In a recent interview with Variety, Gadsby sounded overwhelmed, stunned and grateful that her Netflix standup special has become a viral sensation. “It’s really a wonderful moment,” she says. “I have been dipping in to see what people are saying, but it’s like a river. The only thing you need to know about a river is that it’s flowing.” Gadsby was in New York City performing Nanette when the stand-up special began taking off through word of mouth. “To get recognized in New York is weird because that’s definitely a place you shouldn’t be recognized,” she says. “I don’t quite know what to make of it.” Did she anticipate such an impact? "No. No. And what I couldn’t have anticipated is twofold," she says. "First, it seems incredible that such a difficult subject matter would get a wide reception. Secondly, being the person I am, I don’t dream like that. I always kept my expectations in life very tame. Someone asked me the other day if I’ve pinched myself and I said, ‘No, I’m too scared to. Because if I really did wake up and this was all a dream…what an a**hole!’”
- Gadsby’s performance is a tour de force in confrontation and a refusal to let comedy remain abstract
- Why the Netflix special felt especially poignant for Gadsby: Her mom was in the audience
- Gadsby and Jerry Seinfeld are an intriguing juxtaposition for Netflix and its comedy philosophy
- How Nanette could revolutionize stand-up comedy
- Gadsby seems to harness the broader fury of the #MeToo moment
- Why Nanette is so remarkable
- Nanette rewrites the history of art
- Nanette can be analyzed on second viewing as if it were The Usual Suspects
Posted Friday 6/29/18 at 10:56PM EDT
Hannah Gadsby's Nanette comedy special calls out stand-up comedy's most pervasive bad habit
Many comedians excel because they are self-deprecating. "But when you are regularly treated as less than because of your societal status, self-deprecation can turn from an easy punchline into a toxic soup of identity politics and degradation," says Alison Foreman.
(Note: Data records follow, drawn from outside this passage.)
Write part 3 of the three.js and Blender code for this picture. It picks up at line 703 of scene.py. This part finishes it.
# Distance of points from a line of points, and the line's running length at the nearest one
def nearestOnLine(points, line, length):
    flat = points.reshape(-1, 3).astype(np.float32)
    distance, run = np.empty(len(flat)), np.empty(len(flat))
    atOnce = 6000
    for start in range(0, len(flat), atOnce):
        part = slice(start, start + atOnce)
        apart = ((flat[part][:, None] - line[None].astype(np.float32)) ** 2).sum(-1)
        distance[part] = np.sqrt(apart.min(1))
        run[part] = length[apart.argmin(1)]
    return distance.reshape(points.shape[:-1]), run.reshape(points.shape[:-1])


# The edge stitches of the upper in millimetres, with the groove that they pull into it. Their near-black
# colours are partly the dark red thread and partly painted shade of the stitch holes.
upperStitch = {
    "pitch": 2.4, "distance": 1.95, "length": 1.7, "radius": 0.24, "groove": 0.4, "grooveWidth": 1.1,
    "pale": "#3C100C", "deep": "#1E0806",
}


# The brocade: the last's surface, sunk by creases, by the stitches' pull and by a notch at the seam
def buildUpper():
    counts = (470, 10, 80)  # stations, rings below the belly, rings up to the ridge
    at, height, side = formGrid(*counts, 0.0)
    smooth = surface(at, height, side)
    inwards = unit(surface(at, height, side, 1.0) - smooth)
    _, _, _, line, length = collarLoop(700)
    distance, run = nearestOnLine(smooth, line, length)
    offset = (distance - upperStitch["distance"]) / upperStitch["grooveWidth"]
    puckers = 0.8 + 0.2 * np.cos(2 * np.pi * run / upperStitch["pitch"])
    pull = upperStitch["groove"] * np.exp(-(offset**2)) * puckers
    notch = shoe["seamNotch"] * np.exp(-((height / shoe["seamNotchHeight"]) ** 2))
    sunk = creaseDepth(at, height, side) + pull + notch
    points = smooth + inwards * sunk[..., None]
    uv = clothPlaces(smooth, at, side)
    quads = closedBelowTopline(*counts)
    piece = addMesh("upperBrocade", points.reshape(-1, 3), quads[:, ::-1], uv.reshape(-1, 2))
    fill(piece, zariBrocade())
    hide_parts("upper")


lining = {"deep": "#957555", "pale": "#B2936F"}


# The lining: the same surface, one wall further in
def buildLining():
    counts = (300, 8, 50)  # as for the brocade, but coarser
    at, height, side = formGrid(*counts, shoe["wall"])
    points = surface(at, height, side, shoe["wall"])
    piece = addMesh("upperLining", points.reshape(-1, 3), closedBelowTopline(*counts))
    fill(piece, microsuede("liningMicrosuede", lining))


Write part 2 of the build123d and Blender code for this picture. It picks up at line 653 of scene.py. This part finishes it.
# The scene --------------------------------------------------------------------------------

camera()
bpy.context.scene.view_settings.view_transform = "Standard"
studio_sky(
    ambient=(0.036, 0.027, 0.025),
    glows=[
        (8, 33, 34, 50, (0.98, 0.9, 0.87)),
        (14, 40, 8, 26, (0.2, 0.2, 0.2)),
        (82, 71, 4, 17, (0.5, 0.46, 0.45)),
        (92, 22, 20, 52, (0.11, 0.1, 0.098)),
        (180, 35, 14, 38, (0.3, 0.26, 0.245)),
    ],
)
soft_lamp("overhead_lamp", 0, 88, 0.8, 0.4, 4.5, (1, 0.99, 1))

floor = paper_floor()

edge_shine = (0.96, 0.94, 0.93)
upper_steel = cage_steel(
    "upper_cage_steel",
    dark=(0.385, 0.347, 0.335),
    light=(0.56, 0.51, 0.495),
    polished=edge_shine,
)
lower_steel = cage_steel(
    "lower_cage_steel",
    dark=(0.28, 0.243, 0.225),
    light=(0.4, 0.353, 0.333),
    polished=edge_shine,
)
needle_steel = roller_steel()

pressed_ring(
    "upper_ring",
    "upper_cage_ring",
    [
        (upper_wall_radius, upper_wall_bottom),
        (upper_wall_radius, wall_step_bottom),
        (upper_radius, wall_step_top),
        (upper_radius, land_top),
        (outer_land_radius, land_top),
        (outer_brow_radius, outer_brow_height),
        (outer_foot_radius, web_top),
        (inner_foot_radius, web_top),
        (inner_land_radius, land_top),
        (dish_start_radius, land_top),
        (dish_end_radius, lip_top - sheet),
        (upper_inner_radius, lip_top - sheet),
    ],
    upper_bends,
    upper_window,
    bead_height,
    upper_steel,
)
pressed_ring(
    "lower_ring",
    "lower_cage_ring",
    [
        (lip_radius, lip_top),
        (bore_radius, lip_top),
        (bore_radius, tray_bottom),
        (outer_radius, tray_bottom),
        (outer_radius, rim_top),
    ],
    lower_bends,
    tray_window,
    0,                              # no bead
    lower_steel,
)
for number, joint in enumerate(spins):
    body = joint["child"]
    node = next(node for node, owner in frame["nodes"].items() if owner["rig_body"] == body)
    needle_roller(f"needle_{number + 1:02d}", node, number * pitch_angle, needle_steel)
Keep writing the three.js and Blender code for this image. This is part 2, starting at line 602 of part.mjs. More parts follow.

She adds: "What makes Nanette a transformative work is not Gadsby's comedic chops, though they glisten throughout. Instead, the beauty of this piece is found in its verbalization of what so many of us self-deprecators, professional and amateur alike, feel on a daily basis—a need to excuse our own existence."
Posted Wednesday 6/27/18 at 9:42PM EDT
Hannah Gadsby's Netflix stand-up special Nanette is a radical, transformative work of comedy
Source: The Atlantic
The Australian comic's word-of-mouth hit special, taped at the Sydney Opera House, is radical because of what she does in the middle of the 70-minute special. "She doesn’t just put her jokes on hold, she excavates them, showing the audience the rotten holes in her humor," says Sophie Gilbert. "She doesn’t indict people for laughing, but the subtext is clear. She indicts herself. Her entire 10-year career, she explains, is based on self-deprecation, but she doesn’t want to do that anymore." She dismantles and subverts everything about how humor is supposed to work. ALSO: Nanette will change stand-up comedy.
Posted Monday 6/25/18 at 9:28PM EDT
"Netflix Discovery Syndrome": When a new Netflix property becomes a hit, despite a lack of promotion
Source: The Hollywood Reporter
Comedian Hannah Gadsby's stand-up special Nanette and the Netflix original romcom movie Set It Up are examples of Netflix programming that has spread primarily through word of mouth, even though the streaming services spends a lot of money on promotion.